[TASK INSTRUCTIONS]: Up to and including the line that contains "return skin", repeat each line of the data exactly, starting from the first.

##########

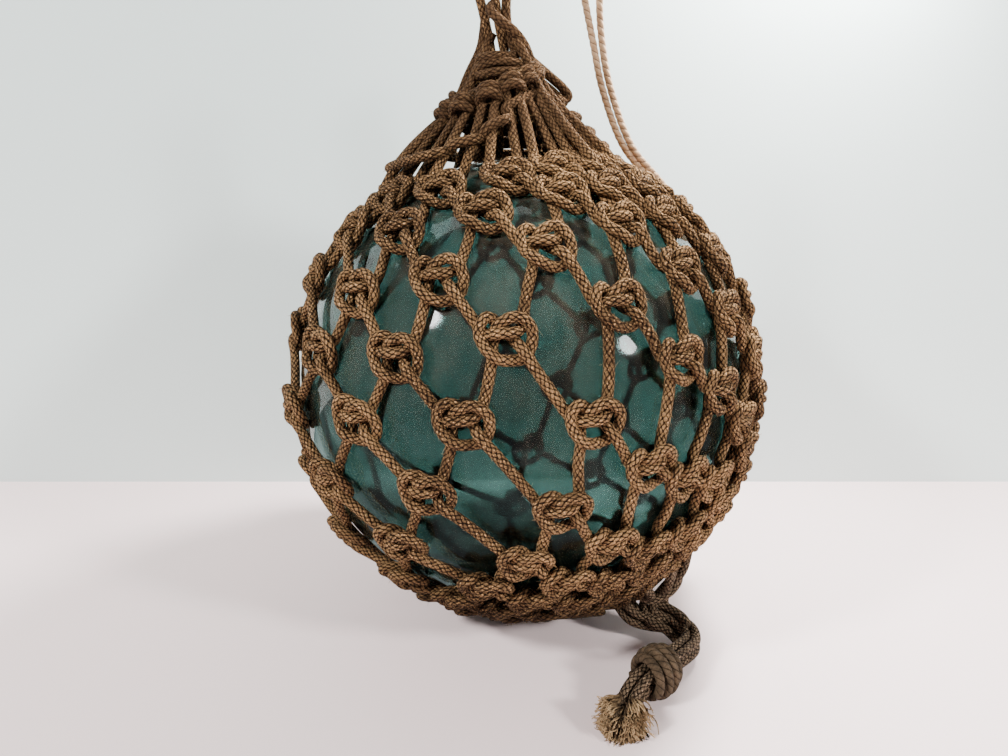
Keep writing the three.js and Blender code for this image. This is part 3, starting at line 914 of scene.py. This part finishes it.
def blown_skin(name, radius, ripple, inward=False):
    """A ball whose surface swells and sinks gently, as hand-blown glass does."""
    skin = ball(name, radius)
    for vertex in skin.data.vertices:
        way = vertex.co.normalized()
        swell = math.sin(3 * way.x + 5 * way.z) * math.sin(4 * way.y - 2 * way.z + 1)
        vertex.co = way * (vertex.co.length + ripple * swell)
    if inward:
        skin.data.flip_normals()
    return skin


glass_outside = blown_skin("glass_skin", ball_radius - outer_ripple, outer_ripple)
glass_inside = blown_skin("glass_inner_skin", ball_radius - glass_wall, inner_ripple, inward=True)
bpy.ops.object.select_all(action="DESELECT")
glass_inside.select_set(True)
glass_outside.select_set(True)
bpy.context.view_layer.objects.active = glass_outside
bpy.ops.object.join()
bpy.ops.object.transform_apply(location=True, rotation=True, scale=True)
glass_outside.name = "blown_glass"
glass_outside.data.shade_smooth()

glass_finish = Finish("glass")
glass_streaks = glass_finish.noise(1.0, detail=1, vector=glass_finish.stretched(30, 30, 7))
glass_shader = glass_finish.node("BsdfPrincipled", {
    "Base Color": (0.14, 0.245, 0.232, 1),
    "Roughness": 0.045,
    "IOR": 1.5,
    "Transmission Weight": 1.0,
    "Normal": glass_finish.bump(glass_streaks, 0.1, 0.6 * MM),
})
glass_outside.data.materials.clear()
glass_outside.data.materials.append(glass_finish.surface(glass_shader))
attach(glass_outside, "root")
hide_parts("glass_float")

# The dust is a skin of its own over the glass, clear where there is none
dust_lift = 0.06 * MM
dust_skin = ball("dust_skin", ball_radius + dust_lift)
bpy.ops.object.transform_apply(location=True, rotation=True, scale=True)
dust_skin.data.shade_smooth()
dust = Finish("dust")
dust_patch = dust.noise(19, detail=4, roughness=0.6)
dust_streak = dust.noise(1.0, vector=dust.stretched(150, 150, 16))
dust_speck = dust.noise(1500, detail=2).between(0.66, 0.74)
dust_foot, dust_full = 100 * MM, 290 * MM
dust_cover = dust.height().between(dust_foot, dust_full)
dust_haze = (dust_patch * 0.6 + dust_streak * 0.4).between(0.38, 0.66)
dust_shader = dust.node("BsdfPrincipled", {
    "Base Color": (0.24, 0.205, 0.15, 1),
    "Roughness": 1.0,
    "Specular IOR Level": 0.1,
    "Alpha": (dust_haze * (dust_cover * 0.19 + 0.02) + dust_speck * dust_haze * dust_cover * 0.05).clamped(),
})
dust_skin.data.materials.append(dust.surface(dust_shader))
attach(dust_skin, "root")
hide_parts("glass_float")

# ---------------------------------------------------------------- the fuzz
# Broken fibres stand out all over the old rope. Each is a thin three-sided spike that is bent once, and is
# kept out of the glass and the floor.

fuzz_count = 15000
fuzz_thickness, fuzz_root = 0.11 * MM, 0.47
fuzz_gap = 0.2 * MM
fuzz_dice = np.random.default_rng(3)
fuzz_paths = [path - np.array(ball_centre) for path in net_paths + drawstring_paths]
fuzz_roots = np.vstack([path[1:-1] for path in fuzz_paths])
fuzz_ahead = np.vstack([path[2:] - path[:-2] for path in fuzz_paths])
picked = fuzz_dice.integers(0, len(fuzz_roots), fuzz_count)
along_rope = fuzz_ahead[picked] / np.linalg.norm(fuzz_ahead[picked], axis=1)[:, None]
outwards = fuzz_dice.normal(size=(fuzz_count, 3))
outwards -= along_rope * (outwards * along_rope).sum(axis=1)[:, None]
outwards /= np.linalg.norm(outwards, axis=1)[:, None]
fuzz_roots = fuzz_roots[picked] + outwards * rope_diameter * fuzz_root
fuzz_length = fuzz_dice.uniform(1.2, 3.6, (fuzz_count, 1)) * MM
fuzz_lean = along_rope * fuzz_dice.uniform(-1.3, 1.3, (fuzz_count, 1))
fuzz_bend = fuzz_dice.normal(size=(fuzz_count, 3)) * 0.35
fuzz_middle = fuzz_roots + (outwards * 0.6 + fuzz_lean) * fuzz_length * 0.5
fuzz_tips = fuzz_middle + (outwards * 0.5 + fuzz_lean + fuzz_bend) * fuzz_length * 0.5
fuzz_width = np.cross(along_rope, outwards) * fuzz_thickness
fuzz_depth = along_rope * fuzz_thickness
fuzz_vertices = np.stack([
    fuzz_roots + fuzz_width, fuzz_roots - fuzz_width, fuzz_roots + fuzz_depth,
    fuzz_middle + fuzz_width, fuzz_middle - fuzz_width, fuzz_middle + fuzz_depth, fuzz_tips,
], axis=1)
fuzz_reach = np.linalg.norm(fuzz_vertices, axis=2)
fuzz_vertices *= np.maximum(1, (ball_radius + fuzz_gap) / fuzz_reach)[:, :, None]
fuzz_vertices = fuzz_vertices.reshape(-1, 3) + np.array(ball_centre)
fuzz_vertices[:, 2] = np.maximum(fuzz_vertices[:, 2], 0)
# A fibre has seven corners: three at its root, three at its middle and its tip
fibre_corners = 7
one_fibre = [(0, 1, 4, 3), (1, 2, 5, 4), (2, 0, 3, 5), (3, 4, 6), (4, 5, 6), (5, 3, 6)]
fuzz_faces = [[fibre_corners * k + c for c in face] for k in range(fuzz_count) for face in one_fibre]
fuzz_mesh = bpy.data.meshes.new("fuzz")
fuzz_mesh.from_pydata(fuzz_vertices.tolist(), [], fuzz_faces)
fuzz_yarn = Finish("fuzz")
fuzz_mesh.materials.append(fuzz_yarn.surface(fuzz_yarn.node("BsdfPrincipled", {
    "Base Color": (0.3, 0.18, 0.085, 1),
    "Roughness": 0.9,
    "Specular IOR Level": 0.15,
})))
fuzz = bpy.data.objects.new("net_fuzz", fuzz_mesh)
bpy.context.scene.collection.objects.link(fuzz)
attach(fuzz, "root")
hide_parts("rope_net")

# ---------------------------------------------------------------- the floor, the wall and the lights
# A pale table against a pale wall. A soft box stands at either side, with a faint twin that alone shines in
# the glass, and a small box close above lights the top. The room gives a little light all round.

wall_behind = 185 * MM
table_width, table_depth, wall_height = 2.4, 0.8, 1.6


def backdrop(name, colour, depth, location, tilt=0):
    """A sheet as wide as the table, painted on its front and clear from its back."""
    bpy.ops.mesh.primitive_plane_add(size=1, location=location, rotation=(math.radians(tilt), 0, 0))
    sheet = bpy.context.object
    sheet.name = name
    sheet.scale = (table_width, depth, 1)
    bpy.ops.object.transform_apply(location=True, rotation=True, scale=True)
    paint = Finish(name + "_paint")
    coat = paint.node("BsdfPrincipled", {"Base Color": colour, "Roughness": 0.7})
    back = paint.node("NewGeometry", output="Backfacing")
    clear = paint.node("BsdfTransparent")
    sheet.data.materials.append(paint.surface(paint.node("MixShader", {0: back, 1: coat, 2: clear})))
    return sheet


floor = backdrop("floor", (0.93, 0.75, 0.735, 1), table_depth, (0, wall_behind - table_depth / 2, 0))
backdrop("wall", (0.7, 0.8, 0.775, 1), wall_height, (0, wall_behind, wall_height / 2), tilt=90)
# The bright table isn't mirrored in the glass
floor.visible_glossy = False


def soft_box(name, direction, distance, size, power):
    bpy.ops.object.light_add(type="AREA", location=ball_centre + direction.normalized() * distance)
    box = bpy.context.object
    box.name = name
    box.rotation_euler = direction.to_track_quat("Z", "Y").to_euler()
    box.data.shape = "DISK"
    box.data.size = size
    box.data.energy = power
    return box


to_left = Vector((-0.665, -0.475, 0.587))
to_right = Vector((0.732, -0.541, 0.41))
to_top = Vector((0.55, 0.3, 0.9))
left_box = soft_box("left_box", to_left, distance=2.5, size=0.36, power=88)
right_box = soft_box("right_box", to_right, distance=2.5, size=0.36, power=70)
left_box.visible_glossy = False
right_box.visible_glossy = False
soft_box("left_glow", to_left, distance=2.45, size=0.3, power=3)
soft_box("right_glow", to_right, distance=2.45, size=0.36, power=2.4)
top_box = soft_box("top_box", to_top, distance=0.52, size=0.14, power=15)
top_box.visible_glossy = False
top_box.visible_transmission = False
world = bpy.data.worlds.new("room")
bpy.context.scene.world = world
world.use_nodes = True
world.node_tree.nodes["Background"].inputs["Color"].default_value = (0.9, 0.95, 1, 1)
world.node_tree.nodes["Background"].inputs["Strength"].default_value = 0.2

##########

[ANSWER TO THE EXERCISE]:
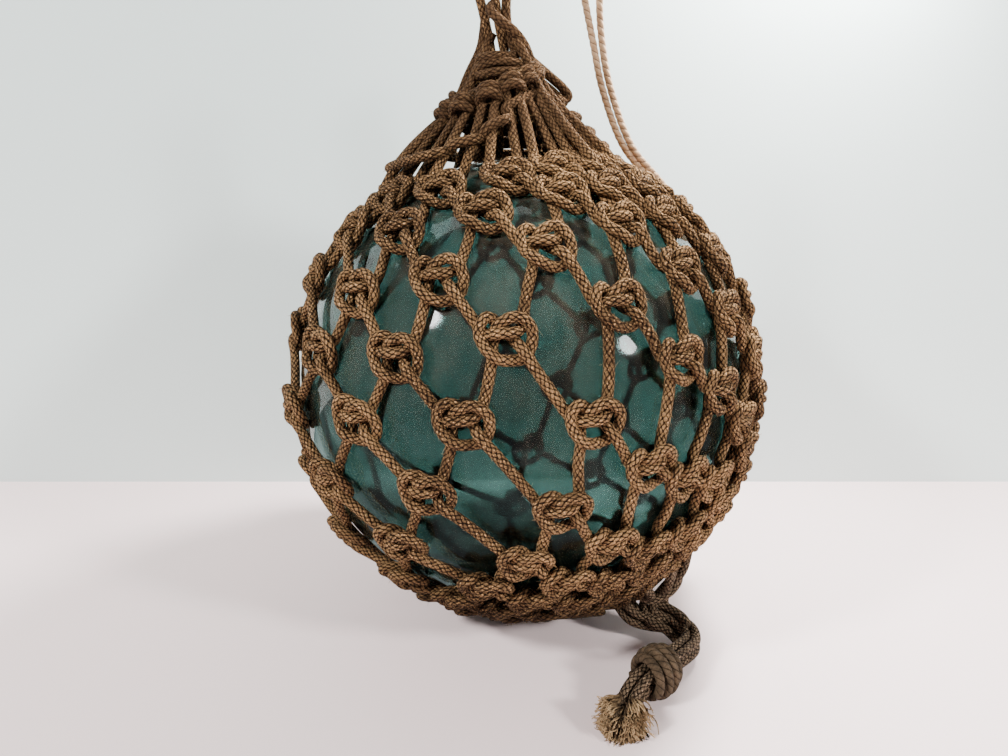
Keep writing the three.js and Blender code for this image. This is part 3, starting at line 914 of scene.py. This part finishes it.
def blown_skin(name, radius, ripple, inward=False):
    """A ball whose surface swells and sinks gently, as hand-blown glass does."""
    skin = ball(name, radius)
    for vertex in skin.data.vertices:
        way = vertex.co.normalized()
        swell = math.sin(3 * way.x + 5 * way.z) * math.sin(4 * way.y - 2 * way.z + 1)
        vertex.co = way * (vertex.co.length + ripple * swell)
    if inward:
        skin.data.flip_normals()
    return skin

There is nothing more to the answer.